EXERCISE DIRECTIONS: Copy these lines exactly and nothing else: from the line holding "polygons, materials[panel.material], collection)" to the line holding "record = json.load(file)", both lines included.

GIVEN MATERIAL:
※

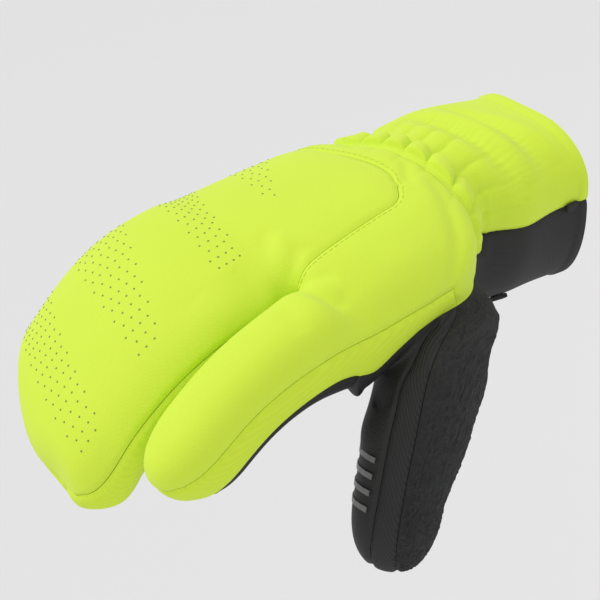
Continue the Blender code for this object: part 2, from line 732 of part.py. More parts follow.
Panel = namedtuple("Panel", "name wall material")
PANELS = [
    Panel("mitten_back", SHELL_WALL, "softshell"),
    Panel("hand_back", SHELL_WALL, "softshell"),
    Panel("fourchette", SHELL_WALL, "softshell"),
    Panel("mitten_gusset", SHELL_WALL, "softshell"),
    Panel("index_gusset", SHELL_WALL, "softshell"),
    Panel("palm_panel", PALM_WALL, "leather"),
    Panel("thumb_back", FLEECE_WALL, "fleece"),
    Panel("thumb_band", PALM_WALL, "twill"),
    Panel("thumb_pad", PALM_WALL, "leather"),
    Panel("wrist_gather", CUFF_WALL, "softshell"),
    Panel("cuff_back", CUFF_WALL, "softshell"),
    Panel("cuff_palm", CUFF_WALL, "twill"),
]


def main():
    for obj in list(bpy.data.objects):
        bpy.data.objects.remove(obj)
    collection = bpy.data.collections.new("winter_cycling_glove")
    bpy.context.scene.collection.children.link(collection)
    materials = {
        "softshell": make_material("softshell", NEON, 0.75),
        "leather": make_material("leather", BLACK, 0.6),
        "fleece": make_material("fleece", CHARCOAL, 0.95),
        "twill": make_material("twill", CHARCOAL, 0.8),
        "silicone": make_material("silicone", GREY, 0.45),
        "webbing": make_material("webbing", BLACK, 0.85),
    }
    skin = build_skin()
    faces, normals = outward(skin)
    for panel in PANELS:
        own = [keys for (name, _), keys in zip(skin.faces, faces) if name == panel.name]
        source = (own, skin.places, normals)
        if panel.name == "wrist_gather":
            source = gather_faces(skin, normals)
        points, polygons = panel_wall(*source, panel.wall)
        add_object(panel.name, points, polygons, materials[panel.material], collection)
    for number in range(BAR_COUNT):
        points, polygons = grip_bar(number)
        add_object(f"grip_bar_{number + 1}", points, polygons, materials["silicone"], collection)
    last_row = len(TRUNK_ROWS) - 2
    add_tab("wrist_tab", skin, normals, CUFF_ROW + 3, PALM_START + 4, WRIST_TAB, materials["webbing"], collection)
    add_tab("hem_tab", skin, normals, last_row, PALM_START, HEM_TAB, materials["webbing"], collection)


if __name__ == "__main__":
    main()
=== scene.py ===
"""Looks of the winter cycling glove, built over its frame. It is laid out as an add-on and run as a script.

The glove's skin is lofted through tables of sections, as its frame is, and made fine with a Subdivision
Surface. Seams, puffs, pleats and soft folds are then worked into it, and it is cut along its seams into cloth
panels. Topstitches and printed dots are laid on it as small beads.
"""

import json
import math
from collections import namedtuple
from functools import lru_cache

import bmesh
import bpy
import numpy as np
from bpy.props import FloatProperty, FloatVectorProperty, PointerProperty
from mathutils import Matrix, Vector
from mathutils.bvhtree import BVHTree
from mathutils.kdtree import KDTree

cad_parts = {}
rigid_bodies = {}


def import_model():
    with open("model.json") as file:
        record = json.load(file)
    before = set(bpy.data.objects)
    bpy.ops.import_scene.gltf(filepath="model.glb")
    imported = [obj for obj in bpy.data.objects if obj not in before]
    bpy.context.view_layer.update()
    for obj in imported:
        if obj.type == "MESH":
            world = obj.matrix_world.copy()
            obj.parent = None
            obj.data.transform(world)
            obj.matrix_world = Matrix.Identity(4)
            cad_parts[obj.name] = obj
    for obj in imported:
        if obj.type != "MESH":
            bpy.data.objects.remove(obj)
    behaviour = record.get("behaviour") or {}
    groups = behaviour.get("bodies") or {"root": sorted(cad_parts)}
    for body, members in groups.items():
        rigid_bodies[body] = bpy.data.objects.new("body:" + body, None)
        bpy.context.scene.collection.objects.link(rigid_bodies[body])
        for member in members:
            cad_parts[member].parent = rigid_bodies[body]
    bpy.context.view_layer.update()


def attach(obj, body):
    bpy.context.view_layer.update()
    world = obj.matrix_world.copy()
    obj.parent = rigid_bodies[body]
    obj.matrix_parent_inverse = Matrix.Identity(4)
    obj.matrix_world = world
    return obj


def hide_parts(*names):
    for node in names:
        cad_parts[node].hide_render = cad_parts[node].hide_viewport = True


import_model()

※

IN RESPONSE:
        add_object(panel.name, points, polygons, materials[panel.material], collection)
    for number in range(BAR_COUNT):
        points, polygons = grip_bar(number)
        add_object(f"grip_bar_{number + 1}", points, polygons, materials["silicone"], collection)
    last_row = len(TRUNK_ROWS) - 2
    add_tab("wrist_tab", skin, normals, CUFF_ROW + 3, PALM_START + 4, WRIST_TAB, materials["webbing"], collection)
    add_tab("hem_tab", skin, normals, last_row, PALM_START, HEM_TAB, materials["webbing"], collection)


if __name__ == "__main__":
    main()
=== scene.py ===
"""Looks of the winter cycling glove, built over its frame. It is laid out as an add-on and run as a script.

The glove's skin is lofted through tables of sections, as its frame is, and made fine with a Subdivision
Surface. Seams, puffs, pleats and soft folds are then worked into it, and it is cut along its seams into cloth
panels. Topstitches and printed dots are laid on it as small beads.
"""

import json
import math
from collections import namedtuple
from functools import lru_cache

import bmesh
import bpy
import numpy as np
from bpy.props import FloatProperty, FloatVectorProperty, PointerProperty
from mathutils import Matrix, Vector
from mathutils.bvhtree import BVHTree
from mathutils.kdtree import KDTree

cad_parts = {}
rigid_bodies = {}


def import_model():
    with open("model.json") as file:
        record = json.load(file)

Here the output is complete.